Redesigning a tagless access buffer to require minimal ISA changes
Paper in proceedings, 2016
Energy efficiency is a first-order design goal for nearly all classes of processors, but it is particularly important in mobile and embedded systems. Data caches in such systems account for a large portion of the processor's energy usage, and thus techniques to improve the energy efficiency of the cache hierarchy are likely to have high impact. Our prior work reduced data cache energy via a tagless access buffer (TAB) that sits at the top of the cache hierarchy.

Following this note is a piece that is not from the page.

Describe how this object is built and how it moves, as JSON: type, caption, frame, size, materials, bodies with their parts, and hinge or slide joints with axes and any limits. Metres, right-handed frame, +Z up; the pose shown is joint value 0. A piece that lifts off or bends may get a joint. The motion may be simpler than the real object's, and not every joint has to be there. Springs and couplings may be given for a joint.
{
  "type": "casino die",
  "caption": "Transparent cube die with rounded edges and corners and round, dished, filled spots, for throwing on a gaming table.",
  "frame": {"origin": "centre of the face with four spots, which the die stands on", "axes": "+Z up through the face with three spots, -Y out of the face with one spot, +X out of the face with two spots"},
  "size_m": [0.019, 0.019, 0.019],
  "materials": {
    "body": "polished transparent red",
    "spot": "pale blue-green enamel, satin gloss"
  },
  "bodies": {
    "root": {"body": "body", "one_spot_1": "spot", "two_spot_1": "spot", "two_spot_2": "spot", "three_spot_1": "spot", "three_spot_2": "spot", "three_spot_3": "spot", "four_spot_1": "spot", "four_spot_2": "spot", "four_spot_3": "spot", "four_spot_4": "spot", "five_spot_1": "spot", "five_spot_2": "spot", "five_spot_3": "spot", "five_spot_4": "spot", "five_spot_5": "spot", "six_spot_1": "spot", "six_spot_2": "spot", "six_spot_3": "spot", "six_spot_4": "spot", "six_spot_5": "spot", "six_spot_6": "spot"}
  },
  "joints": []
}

Strided memory references are redirected from the level-one data cache (L1D) to the smaller, more energy-efficient TAB. These references need not access the data translation lookaside buffer (DTLB), and they can avoid unnecessary transfers from lower levels of the memory hierarchy. The original TAB implementation requires changing the immediate field of load and store instructions, necessitating substantial ISA modifications. Here we present a new TAB design that requires minimal instruction set changes, gives software more explicit control over TAB resource management, and remains compatible with legacy (non-TAB) code. With a line size of 32 bytes, a four-line TAB can eliminate 31% of L1D accesses, on average. Together, the new TAB, L1D, and DTLB use 22% less energy than a TAB-less hierarchy, and the TAB system decreases execution time by 1.7%.